====== Recorded data

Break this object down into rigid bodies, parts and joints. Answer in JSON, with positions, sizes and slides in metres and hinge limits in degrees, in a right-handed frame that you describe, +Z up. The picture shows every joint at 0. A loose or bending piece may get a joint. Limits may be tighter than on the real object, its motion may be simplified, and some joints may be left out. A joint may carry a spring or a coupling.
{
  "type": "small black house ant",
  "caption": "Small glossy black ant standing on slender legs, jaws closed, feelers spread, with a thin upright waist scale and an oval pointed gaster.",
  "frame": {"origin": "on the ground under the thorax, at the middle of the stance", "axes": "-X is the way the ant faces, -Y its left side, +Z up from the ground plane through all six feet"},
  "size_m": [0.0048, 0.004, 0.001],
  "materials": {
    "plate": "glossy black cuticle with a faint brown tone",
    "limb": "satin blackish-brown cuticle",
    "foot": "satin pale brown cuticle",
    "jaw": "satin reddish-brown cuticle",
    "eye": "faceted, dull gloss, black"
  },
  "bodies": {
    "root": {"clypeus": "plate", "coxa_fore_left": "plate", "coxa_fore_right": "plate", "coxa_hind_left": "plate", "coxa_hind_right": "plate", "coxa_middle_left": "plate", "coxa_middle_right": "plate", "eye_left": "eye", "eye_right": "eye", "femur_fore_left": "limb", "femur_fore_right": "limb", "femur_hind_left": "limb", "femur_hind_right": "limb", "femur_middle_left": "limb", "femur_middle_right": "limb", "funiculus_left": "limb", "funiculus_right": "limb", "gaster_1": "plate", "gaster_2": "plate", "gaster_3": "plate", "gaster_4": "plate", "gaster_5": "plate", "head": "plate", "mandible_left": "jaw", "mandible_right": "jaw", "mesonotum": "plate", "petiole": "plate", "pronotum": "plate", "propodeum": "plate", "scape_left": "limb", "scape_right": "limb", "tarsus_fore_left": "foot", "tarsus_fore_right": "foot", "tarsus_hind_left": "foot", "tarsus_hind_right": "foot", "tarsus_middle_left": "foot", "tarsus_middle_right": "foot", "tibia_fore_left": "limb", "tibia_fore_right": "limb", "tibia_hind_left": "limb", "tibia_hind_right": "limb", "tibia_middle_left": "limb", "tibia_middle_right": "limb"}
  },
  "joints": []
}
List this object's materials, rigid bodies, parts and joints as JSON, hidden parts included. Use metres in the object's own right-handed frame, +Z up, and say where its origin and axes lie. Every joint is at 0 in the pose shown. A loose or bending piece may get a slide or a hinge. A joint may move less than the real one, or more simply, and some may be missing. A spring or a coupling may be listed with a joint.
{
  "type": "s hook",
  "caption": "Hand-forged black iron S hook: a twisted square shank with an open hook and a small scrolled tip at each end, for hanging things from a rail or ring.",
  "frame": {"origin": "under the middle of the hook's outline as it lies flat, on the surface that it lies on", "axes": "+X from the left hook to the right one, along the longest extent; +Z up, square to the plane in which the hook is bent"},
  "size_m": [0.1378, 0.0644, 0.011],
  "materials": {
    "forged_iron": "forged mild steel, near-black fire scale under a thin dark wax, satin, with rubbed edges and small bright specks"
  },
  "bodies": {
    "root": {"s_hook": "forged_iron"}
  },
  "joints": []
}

============

Return all of the entries exactly as they were supplied.

Break this object down into rigid bodies, parts and joints. Answer in JSON, with positions, sizes and slides in metres and hinge limits in degrees, in a right-handed frame that you describe, +Z up. The picture shows every joint at 0. A loose or bending piece may get a joint. Limits may be tighter than on the real object, its motion may be simplified, and some joints may be left out. A joint may carry a spring or a coupling.
{
  "type": "small black house ant",
  "caption": "Small glossy black ant standing on slender legs, jaws closed, feelers spread, with a thin upright waist scale and an oval pointed gaster.",
  "frame": {"origin": "on the ground under the thorax, at the middle of the stance", "axes": "-X is the way the ant faces, -Y its left side, +Z up from the ground plane through all six feet"},
  "size_m": [0.0048, 0.004, 0.001],
  "materials": {
    "plate": "glossy black cuticle with a faint brown tone",
    "limb": "satin blackish-brown cuticle",
    "foot": "satin pale brown cuticle",
    "jaw": "satin reddish-brown cuticle",
    "eye": "faceted, dull gloss, black"
  },
  "bodies": {
    "root": {"clypeus": "plate", "coxa_fore_left": "plate", "coxa_fore_right": "plate", "coxa_hind_left": "plate", "coxa_hind_right": "plate", "coxa_middle_left": "plate", "coxa_middle_right": "plate", "eye_left": "eye", "eye_right": "eye", "femur_fore_left": "limb", "femur_fore_right": "limb", "femur_hind_left": "limb", "femur_hind_right": "limb", "femur_middle_left": "limb", "femur_middle_right": "limb", "funiculus_left": "limb", "funiculus_right": "limb", "gaster_1": "plate", "gaster_2": "plate", "gaster_3": "plate", "gaster_4": "plate", "gaster_5": "plate", "head": "plate", "mandible_left": "jaw", "mandible_right": "jaw", "mesonotum": "plate", "petiole": "plate", "pronotum": "plate", "propodeum": "plate", "scape_left": "limb", "scape_right": "limb", "tarsus_fore_left": "foot", "tarsus_fore_right": "foot", "tarsus_hind_left": "foot", "tarsus_hind_right": "foot", "tarsus_middle_left": "foot", "tarsus_middle_right": "foot", "tibia_fore_left": "limb", "tibia_fore_right": "limb", "tibia_hind_left": "limb", "tibia_hind_right": "limb", "tibia_middle_left": "limb", "tibia_middle_right": "limb"}
  },
  "joints": []
}
List this object's materials, rigid bodies, parts and joints as JSON, hidden parts included. Use metres in the object's own right-handed frame, +Z up, and say where its origin and axes lie. Every joint is at 0 in the pose shown. A loose or bending piece may get a slide or a hinge. A joint may move less than the real one, or more simply, and some may be missing. A spring or a coupling may be listed with a joint.
{
  "type": "s hook",
  "caption": "Hand-forged black iron S hook: a twisted square shank with an open hook and a small scrolled tip at each end, for hanging things from a rail or ring.",
  "frame": {"origin": "under the middle of the hook's outline as it lies flat, on the surface that it lies on", "axes": "+X from the left hook to the right one, along the longest extent; +Z up, square to the plane in which the hook is bent"},
  "size_m": [0.1378, 0.0644, 0.011],
  "materials": {
    "forged_iron": "forged mild steel, near-black fire scale under a thin dark wax, satin, with rubbed edges and small bright specks"
  },
  "bodies": {
    "root": {"s_hook": "forged_iron"}
  },
  "joints": []
}